begin

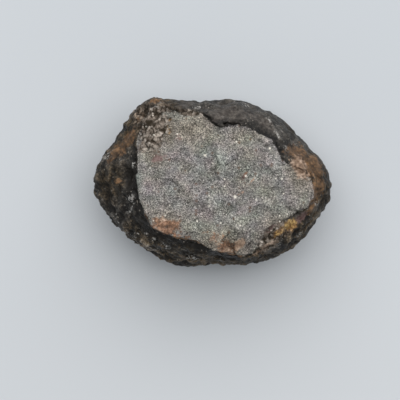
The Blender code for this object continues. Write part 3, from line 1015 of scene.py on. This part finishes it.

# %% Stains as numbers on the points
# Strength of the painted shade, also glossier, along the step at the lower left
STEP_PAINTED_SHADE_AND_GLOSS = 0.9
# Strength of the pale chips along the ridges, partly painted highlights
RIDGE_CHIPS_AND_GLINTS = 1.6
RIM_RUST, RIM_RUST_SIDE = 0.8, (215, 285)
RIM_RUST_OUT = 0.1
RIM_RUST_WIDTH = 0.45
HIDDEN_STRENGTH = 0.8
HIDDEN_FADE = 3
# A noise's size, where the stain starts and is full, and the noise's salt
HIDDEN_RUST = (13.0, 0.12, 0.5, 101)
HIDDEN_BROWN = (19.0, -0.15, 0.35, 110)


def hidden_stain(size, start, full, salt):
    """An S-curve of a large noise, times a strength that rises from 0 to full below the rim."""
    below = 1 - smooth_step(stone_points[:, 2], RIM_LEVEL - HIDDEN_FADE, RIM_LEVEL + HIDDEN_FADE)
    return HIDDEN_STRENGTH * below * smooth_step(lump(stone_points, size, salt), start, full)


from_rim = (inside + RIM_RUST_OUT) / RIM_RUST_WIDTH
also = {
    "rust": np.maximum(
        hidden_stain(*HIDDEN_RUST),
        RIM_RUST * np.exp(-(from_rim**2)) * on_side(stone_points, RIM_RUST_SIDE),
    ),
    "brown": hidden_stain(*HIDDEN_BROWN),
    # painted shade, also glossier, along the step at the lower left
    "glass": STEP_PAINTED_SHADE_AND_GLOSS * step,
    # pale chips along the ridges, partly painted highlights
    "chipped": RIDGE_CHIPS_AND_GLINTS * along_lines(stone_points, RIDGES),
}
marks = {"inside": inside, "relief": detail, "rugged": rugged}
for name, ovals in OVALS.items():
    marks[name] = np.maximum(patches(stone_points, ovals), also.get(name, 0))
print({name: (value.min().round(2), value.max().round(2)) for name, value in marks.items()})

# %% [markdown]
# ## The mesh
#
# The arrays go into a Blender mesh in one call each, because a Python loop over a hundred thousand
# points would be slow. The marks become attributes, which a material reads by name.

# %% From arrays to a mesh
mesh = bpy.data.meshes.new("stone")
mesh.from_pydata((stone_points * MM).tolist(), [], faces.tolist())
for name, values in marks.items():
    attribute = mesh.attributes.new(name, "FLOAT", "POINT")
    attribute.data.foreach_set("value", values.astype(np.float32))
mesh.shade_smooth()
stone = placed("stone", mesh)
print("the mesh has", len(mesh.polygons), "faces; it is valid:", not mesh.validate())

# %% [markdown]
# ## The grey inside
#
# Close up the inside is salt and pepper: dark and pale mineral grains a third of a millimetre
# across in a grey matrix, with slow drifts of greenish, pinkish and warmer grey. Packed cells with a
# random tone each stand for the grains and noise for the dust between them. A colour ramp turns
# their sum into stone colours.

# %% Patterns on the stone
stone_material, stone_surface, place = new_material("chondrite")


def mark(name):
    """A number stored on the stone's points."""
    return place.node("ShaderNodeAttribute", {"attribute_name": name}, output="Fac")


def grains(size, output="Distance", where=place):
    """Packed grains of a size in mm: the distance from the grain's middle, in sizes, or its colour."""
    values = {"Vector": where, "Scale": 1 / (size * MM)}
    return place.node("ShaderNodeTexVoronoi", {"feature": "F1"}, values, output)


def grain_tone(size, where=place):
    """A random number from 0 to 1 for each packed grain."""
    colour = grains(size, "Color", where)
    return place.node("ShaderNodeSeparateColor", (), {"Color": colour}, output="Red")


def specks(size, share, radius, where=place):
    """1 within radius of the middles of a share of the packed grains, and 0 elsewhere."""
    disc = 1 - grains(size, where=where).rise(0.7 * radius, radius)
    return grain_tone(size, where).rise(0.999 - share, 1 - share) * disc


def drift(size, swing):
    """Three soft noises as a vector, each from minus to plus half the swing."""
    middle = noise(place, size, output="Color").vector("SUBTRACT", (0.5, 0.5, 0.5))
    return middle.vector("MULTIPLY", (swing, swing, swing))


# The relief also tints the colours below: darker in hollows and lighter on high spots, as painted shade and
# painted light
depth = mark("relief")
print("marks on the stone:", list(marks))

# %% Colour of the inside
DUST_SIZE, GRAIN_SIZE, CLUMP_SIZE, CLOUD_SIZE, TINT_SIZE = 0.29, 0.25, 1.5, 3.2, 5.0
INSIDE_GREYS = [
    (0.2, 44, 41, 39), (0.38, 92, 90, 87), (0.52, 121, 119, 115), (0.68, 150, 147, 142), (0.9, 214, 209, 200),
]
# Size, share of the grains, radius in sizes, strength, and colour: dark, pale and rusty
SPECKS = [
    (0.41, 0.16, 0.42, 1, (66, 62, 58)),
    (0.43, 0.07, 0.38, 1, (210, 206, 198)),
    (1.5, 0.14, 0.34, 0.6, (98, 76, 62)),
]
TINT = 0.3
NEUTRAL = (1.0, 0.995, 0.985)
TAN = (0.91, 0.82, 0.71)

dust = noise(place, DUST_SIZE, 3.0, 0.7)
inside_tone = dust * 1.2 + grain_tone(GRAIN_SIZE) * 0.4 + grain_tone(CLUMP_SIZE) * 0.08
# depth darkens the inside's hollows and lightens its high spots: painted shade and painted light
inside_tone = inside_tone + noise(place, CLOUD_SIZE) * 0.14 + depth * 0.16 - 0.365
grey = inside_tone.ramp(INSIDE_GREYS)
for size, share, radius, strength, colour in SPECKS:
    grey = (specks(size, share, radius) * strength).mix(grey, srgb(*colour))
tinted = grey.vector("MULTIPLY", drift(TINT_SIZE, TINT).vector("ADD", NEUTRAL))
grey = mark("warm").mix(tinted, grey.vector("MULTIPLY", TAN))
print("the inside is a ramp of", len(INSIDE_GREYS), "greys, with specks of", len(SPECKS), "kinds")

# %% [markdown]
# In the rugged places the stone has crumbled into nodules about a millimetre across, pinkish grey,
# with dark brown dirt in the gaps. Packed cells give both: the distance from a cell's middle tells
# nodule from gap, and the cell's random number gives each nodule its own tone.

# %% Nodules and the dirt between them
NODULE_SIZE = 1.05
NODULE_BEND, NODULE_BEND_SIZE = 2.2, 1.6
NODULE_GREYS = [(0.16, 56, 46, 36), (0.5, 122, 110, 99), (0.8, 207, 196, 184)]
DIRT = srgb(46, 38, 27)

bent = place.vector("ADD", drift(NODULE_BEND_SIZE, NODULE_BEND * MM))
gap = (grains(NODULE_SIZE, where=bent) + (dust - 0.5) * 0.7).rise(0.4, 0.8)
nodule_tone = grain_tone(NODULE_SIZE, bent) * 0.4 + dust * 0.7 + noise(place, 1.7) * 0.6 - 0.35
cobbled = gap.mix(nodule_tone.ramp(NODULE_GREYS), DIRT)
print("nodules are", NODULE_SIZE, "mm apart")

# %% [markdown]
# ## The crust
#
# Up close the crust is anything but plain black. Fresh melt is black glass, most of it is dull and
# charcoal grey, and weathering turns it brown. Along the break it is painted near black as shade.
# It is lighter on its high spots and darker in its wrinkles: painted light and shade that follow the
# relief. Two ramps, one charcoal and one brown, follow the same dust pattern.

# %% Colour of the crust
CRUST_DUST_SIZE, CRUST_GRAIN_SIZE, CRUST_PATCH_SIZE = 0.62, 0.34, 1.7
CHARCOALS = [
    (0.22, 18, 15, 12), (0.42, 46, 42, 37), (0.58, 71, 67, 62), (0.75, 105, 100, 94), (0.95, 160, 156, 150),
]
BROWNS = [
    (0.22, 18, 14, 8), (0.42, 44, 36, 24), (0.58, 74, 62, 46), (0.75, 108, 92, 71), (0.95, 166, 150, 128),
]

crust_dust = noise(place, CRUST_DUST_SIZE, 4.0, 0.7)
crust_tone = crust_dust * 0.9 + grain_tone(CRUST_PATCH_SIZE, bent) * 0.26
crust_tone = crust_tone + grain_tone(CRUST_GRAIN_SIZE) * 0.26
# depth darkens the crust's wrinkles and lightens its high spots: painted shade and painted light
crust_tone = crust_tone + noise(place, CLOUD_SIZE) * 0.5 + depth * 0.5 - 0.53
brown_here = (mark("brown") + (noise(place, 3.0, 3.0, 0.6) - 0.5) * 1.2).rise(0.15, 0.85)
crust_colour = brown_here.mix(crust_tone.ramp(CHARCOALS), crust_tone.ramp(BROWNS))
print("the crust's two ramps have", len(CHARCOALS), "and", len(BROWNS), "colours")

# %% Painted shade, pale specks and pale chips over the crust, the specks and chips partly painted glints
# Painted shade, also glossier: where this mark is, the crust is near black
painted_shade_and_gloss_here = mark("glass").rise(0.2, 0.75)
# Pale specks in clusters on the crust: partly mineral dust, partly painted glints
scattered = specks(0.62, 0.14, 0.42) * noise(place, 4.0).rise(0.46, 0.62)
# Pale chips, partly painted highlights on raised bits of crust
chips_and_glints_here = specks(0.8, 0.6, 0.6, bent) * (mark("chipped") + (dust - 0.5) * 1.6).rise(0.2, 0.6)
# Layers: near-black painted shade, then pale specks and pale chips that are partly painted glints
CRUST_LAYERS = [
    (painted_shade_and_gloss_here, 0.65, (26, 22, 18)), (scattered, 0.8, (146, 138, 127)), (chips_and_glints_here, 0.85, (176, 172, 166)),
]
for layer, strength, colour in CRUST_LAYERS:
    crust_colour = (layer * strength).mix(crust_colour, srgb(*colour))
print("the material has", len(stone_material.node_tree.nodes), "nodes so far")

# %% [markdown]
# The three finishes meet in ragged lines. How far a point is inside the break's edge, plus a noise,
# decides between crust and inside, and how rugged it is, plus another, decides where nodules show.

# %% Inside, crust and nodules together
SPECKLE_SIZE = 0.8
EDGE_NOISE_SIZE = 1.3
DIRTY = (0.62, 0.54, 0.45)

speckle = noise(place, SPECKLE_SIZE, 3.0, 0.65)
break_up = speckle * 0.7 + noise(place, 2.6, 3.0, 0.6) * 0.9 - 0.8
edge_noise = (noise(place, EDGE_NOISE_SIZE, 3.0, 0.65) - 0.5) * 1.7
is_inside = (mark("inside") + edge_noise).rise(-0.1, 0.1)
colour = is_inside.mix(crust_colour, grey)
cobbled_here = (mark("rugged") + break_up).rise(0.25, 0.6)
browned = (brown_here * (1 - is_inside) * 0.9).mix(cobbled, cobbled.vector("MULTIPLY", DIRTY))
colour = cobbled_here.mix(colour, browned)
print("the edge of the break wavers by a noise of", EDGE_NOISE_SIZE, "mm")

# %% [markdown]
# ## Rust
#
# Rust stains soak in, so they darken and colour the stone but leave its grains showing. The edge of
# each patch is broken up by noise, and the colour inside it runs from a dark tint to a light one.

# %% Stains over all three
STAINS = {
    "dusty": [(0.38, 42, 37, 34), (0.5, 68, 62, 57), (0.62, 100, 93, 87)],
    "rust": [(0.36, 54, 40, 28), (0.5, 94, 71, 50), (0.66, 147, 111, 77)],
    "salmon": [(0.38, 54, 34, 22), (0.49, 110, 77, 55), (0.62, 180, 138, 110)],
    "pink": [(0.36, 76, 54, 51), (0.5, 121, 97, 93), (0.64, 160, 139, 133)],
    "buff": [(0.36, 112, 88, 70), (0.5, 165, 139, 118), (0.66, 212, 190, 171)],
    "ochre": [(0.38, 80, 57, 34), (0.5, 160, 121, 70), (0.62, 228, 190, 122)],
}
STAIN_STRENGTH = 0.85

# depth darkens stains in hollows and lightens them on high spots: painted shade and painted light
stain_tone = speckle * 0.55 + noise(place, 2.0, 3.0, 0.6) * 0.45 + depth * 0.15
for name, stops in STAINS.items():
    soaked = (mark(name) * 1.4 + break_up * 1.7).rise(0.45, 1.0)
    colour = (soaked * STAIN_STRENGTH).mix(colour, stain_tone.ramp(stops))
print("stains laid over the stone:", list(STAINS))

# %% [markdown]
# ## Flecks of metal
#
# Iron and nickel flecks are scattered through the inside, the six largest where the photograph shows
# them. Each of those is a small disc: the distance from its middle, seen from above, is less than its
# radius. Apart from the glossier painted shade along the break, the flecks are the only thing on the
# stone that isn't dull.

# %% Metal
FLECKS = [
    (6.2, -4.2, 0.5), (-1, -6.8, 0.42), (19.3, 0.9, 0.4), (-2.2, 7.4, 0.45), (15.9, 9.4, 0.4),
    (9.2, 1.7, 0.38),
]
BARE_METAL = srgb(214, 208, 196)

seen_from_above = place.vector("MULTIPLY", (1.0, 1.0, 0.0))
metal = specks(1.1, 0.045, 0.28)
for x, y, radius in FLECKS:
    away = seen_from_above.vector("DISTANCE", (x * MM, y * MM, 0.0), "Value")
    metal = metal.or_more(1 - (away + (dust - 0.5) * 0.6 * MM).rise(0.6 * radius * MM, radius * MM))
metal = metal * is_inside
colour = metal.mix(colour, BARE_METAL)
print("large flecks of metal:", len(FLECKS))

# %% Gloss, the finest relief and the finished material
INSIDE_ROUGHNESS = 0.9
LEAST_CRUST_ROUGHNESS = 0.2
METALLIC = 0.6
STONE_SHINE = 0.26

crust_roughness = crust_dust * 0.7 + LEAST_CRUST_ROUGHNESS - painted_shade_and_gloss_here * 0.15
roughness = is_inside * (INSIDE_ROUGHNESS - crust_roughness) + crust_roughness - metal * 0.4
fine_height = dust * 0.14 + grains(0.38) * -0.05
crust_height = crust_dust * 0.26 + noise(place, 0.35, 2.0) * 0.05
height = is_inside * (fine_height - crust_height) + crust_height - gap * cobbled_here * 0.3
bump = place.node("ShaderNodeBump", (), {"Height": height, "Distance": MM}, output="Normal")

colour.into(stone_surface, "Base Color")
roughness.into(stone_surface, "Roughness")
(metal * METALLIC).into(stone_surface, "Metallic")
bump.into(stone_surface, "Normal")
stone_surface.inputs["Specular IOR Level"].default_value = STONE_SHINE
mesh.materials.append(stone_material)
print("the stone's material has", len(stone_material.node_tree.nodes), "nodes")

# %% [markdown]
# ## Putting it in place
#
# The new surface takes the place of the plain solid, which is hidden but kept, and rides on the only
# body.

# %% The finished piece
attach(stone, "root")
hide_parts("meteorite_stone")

end

▸ TASK TO CARRY OUT: Starting at the first line of the material above, reproduce each line exactly up to and including the line with "return HIDDEN_STRENGTH *".

▸ TASK RESPONSE:
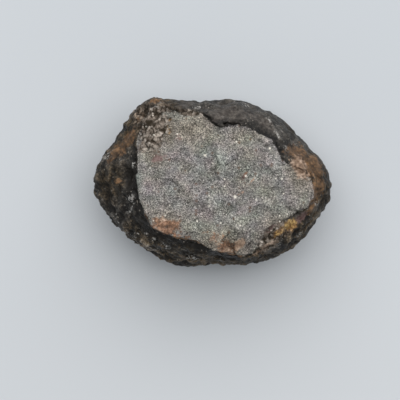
The Blender code for this object continues. Write part 3, from line 1015 of scene.py on. This part finishes it.

# %% Stains as numbers on the points
# Strength of the painted shade, also glossier, along the step at the lower left
STEP_PAINTED_SHADE_AND_GLOSS = 0.9
# Strength of the pale chips along the ridges, partly painted highlights
RIDGE_CHIPS_AND_GLINTS = 1.6
RIM_RUST, RIM_RUST_SIDE = 0.8, (215, 285)
RIM_RUST_OUT = 0.1
RIM_RUST_WIDTH = 0.45
HIDDEN_STRENGTH = 0.8
HIDDEN_FADE = 3
# A noise's size, where the stain starts and is full, and the noise's salt
HIDDEN_RUST = (13.0, 0.12, 0.5, 101)
HIDDEN_BROWN = (19.0, -0.15, 0.35, 110)


def hidden_stain(size, start, full, salt):
    """An S-curve of a large noise, times a strength that rises from 0 to full below the rim."""
    below = 1 - smooth_step(stone_points[:, 2], RIM_LEVEL - HIDDEN_FADE, RIM_LEVEL + HIDDEN_FADE)
    return HIDDEN_STRENGTH * below * smooth_step(lump(stone_points, size, salt), start, full)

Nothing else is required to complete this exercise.